Reactions to the State of the Union
Inside Track: The Fading Freedom Agenda
by Paul J. Saunders
President George W. Bush again described the war on terrorism as the "defining ideological struggle of the twenty-first century" in his State of the Union address. But his rhetoric made clear that the president's once-trumpeted "war of ideas" had taken a firm back seat to a "war of realities" in which the United States should have engaged long ago.
Most of the president's foreign-policy remarks focused by necessity on the war in Iraq, as Mr. Bush sought to claim credit for the success of the surge and-in deference to American domestic realities-to highlight the withdrawal of some U.S. forces from the country. And in a narrow sense, the surge has been the right strategy. The problem is that despite the president's admiration for former British Prime Minister Winston Churchill, the Bush administration has inadvertently proven one of Churchill's maxims about the United States-"you can always count on Americans to do the right thing-after they've tried everything else." Why from the beginning the administration didn't use more troops, and even more important, today's strategy of stabilizing the country and getting out, is the real question.
Also quite interesting was the fact that Mr. Bush talked not about promoting freedom but promoting "the hope of freedom" and leaving behind not a democratic Middle East, but "a more hopeful region." It's a far cry from the soaring rhetoric of his second inaugural address. (Which is not, by the way, as easy to find on the White House website as it has been in the past.) The ambitious post-WMD justification for the war in Iraq-freeing the Middle East-has been thoroughly deflated.
This new balance between promoting democracy and advancing America's traditional security interests was especially striking in the president's comments on Iran. After criticizing Tehran's support for Iraqi militias and Hamas and Hezbollah terrorists, Mr. Bush said
Our message to the people of Iran is clear: We have no quarrel with you. We respect your traditions and your history. We look forward to the day when you have your freedom. Our message to the leaders of Iran is also clear: Verifiably suspend your nuclear enrichment, so negotiations can begin. And to rejoin the community of nations, come clean about your nuclear intentions and past actions, stop your oppression at home, cease your support for terror abroad. But above all, know this: America will confront those who threaten our troops. We will stand by our allies, and we will defend our vital interests in the Persian Gulf.
In 2005, he "stood with" the people of Iran, but today he "has no quarrel with" them, respects them and "[looks] forward" to their freedom.

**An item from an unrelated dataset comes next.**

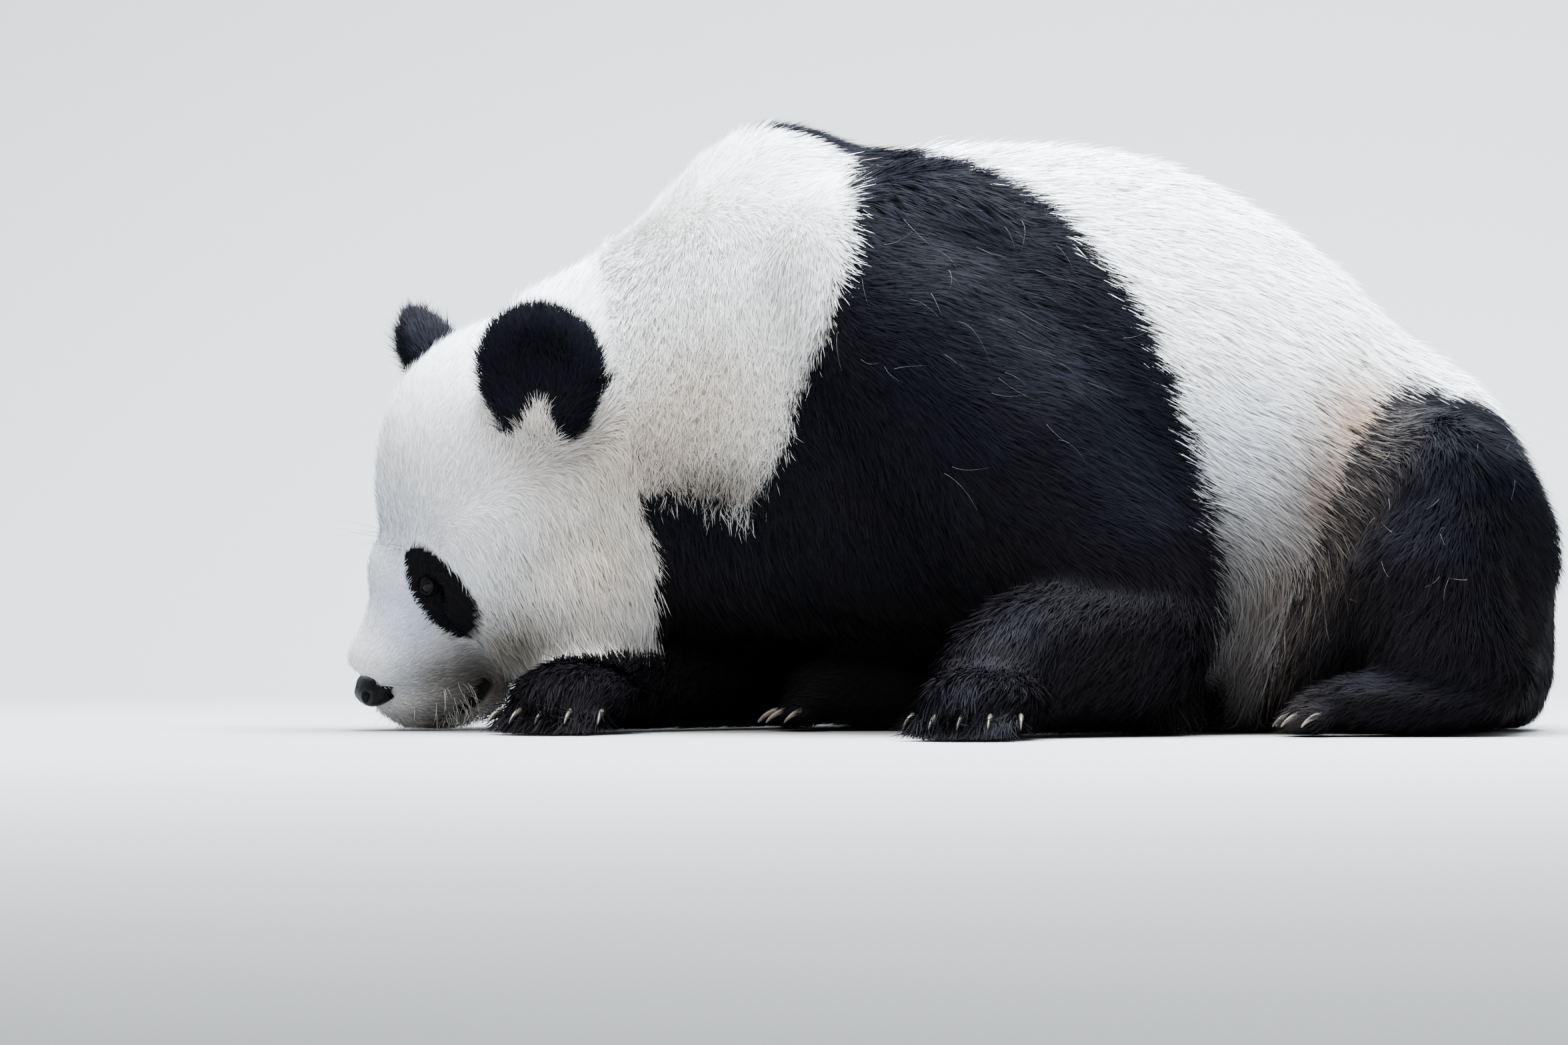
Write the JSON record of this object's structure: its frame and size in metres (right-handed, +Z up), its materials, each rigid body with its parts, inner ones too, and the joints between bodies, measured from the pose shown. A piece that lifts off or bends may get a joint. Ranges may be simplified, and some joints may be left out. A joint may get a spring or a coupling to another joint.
{
  "type": "giant panda",
  "caption": "Life-size still giant panda crouched low, head lowered over one foreleg, with black and white fur, for display on a floor.",
  "frame": {"origin": "middle of the box on the floor, under the panda's belly", "axes": "+Z up; the panda faces -X and its left side is toward -Y"},
  "size_m": [1.187, 0.8684, 0.5924],
  "materials": {
    "white_fur": "soft dense fur",
    "black_fur": "soft dense fur",
    "eye": "wet gloss",
    "nose_leather": "pebbled, moist",
    "claw_horn": "smooth horn"
  },
  "bodies": {
    "root": {"head": "white_fur", "jaw": "white_fur", "neck": "white_fur", "belly": "white_fur", "rump": "white_fur", "tail": "white_fur", "shoulder_left": "black_fur", "shoulder_right": "black_fur", "chest": "black_fur", "thigh_left": "black_fur", "thigh_right": "black_fur", "foreleg_left": "black_fur", "foreleg_right": "black_fur", "forepaw_left": "black_fur", "forepaw_right": "black_fur", "hindleg_left": "black_fur", "hindleg_right": "black_fur", "hindfoot_left": "black_fur", "hindfoot_right": "black_fur", "ear_left": "black_fur", "ear_right": "black_fur", "eye_left": "eye", "eye_right": "eye", "nose": "nose_leather", "claw_forepaw_left_1": "claw_horn", "claw_forepaw_left_2": "claw_horn", "claw_forepaw_left_3": "claw_horn", "claw_forepaw_left_4": "claw_horn", "claw_forepaw_left_5": "claw_horn", "claw_forepaw_right_1": "claw_horn", "claw_forepaw_right_2": "claw_horn", "claw_forepaw_right_3": "claw_horn", "claw_forepaw_right_4": "claw_horn", "claw_forepaw_right_5": "claw_horn", "claw_hindfoot_left_1": "claw_horn", "claw_hindfoot_left_2": "claw_horn", "claw_hindfoot_left_3": "claw_horn", "claw_hindfoot_left_4": "claw_horn", "claw_hindfoot_left_5": "claw_horn", "claw_hindfoot_right_1": "claw_horn", "claw_hindfoot_right_2": "claw_horn", "claw_hindfoot_right_3": "claw_horn", "claw_hindfoot_right_4": "claw_horn", "claw_hindfoot_right_5": "claw_horn"}
  },
  "joints": []
}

Many Americans, of course, will pay little attention to the nuances in the president's speech. But as voters think about their choices in 2008, they would do well to reflect on the lessons of the last seven years, not only in foreign-policy terms, but in evaluating what kind of leader America needs. Many criticized Mr. Bush for his lack of foreign-policy experience, and some candidates have touted their own experience as key strengths. While there is no doubt that experience can be useful, it provides no guarantees-as demonstrated by the president's experienced foreign-policy and defense team, including Vice President Cheney, former Secretary of Defense Donald Rumsfeld and others. From this perspective, the ability to learn quickly, to incorporate new information, to change one's perspectives and to react to the rapidly shifting realities of our twenty-first century world, may be more important. One thing is certain: America cannot afford its next president spending seven years learning important lessons about our foreign policy.
Paul J. Saunders is executive director of the Nixon Center and associate publisher of The National Interest.
Inside Track: State of Confusion
by Amitai Etzioni
President Bush's last state of the union replaces unrealistic democratic dogmatism with strategic and ideological confusion. This is especially evident in his statement about Iran.
Once upon a time, Bush held that it made no sense to expect or ask a rogue regime to change its behavior; such regimes could not be trusted. What was instead needed, he argued, was to make them into democracies-which do not wage war on one another. But as it turned out, such regime change is extremely difficult to come by. So the president is now willing to support oppressive regimes-as long as they give up their weapons of mass destruction and cease supporting terrorism. Merely a 180 degree turnabout.
This new tack, the one president Clinton followed in dealing with North Korea, has been very successfully applied in Libya. Tripoli stopped financing and arming terrorists and allowed the United States to dismantle-not just inspect-its WMD programs. But the country has made very little progress in terms of increased respect for human rights and opening up the political process. After some confusion and ambivalence, the Bush administration nevertheless removed Libya from the list of terrorist nations, lifted sanctions and basically welcomed it into the community of nations (although Washington continues to promote democratization by the use of nonlethal means). In dealing with the Libyans, the Bush administration adopted a pragmatism that valued stopping terrorism and rolling back WMDs over everything else-including promoting domestic political reform and democratization.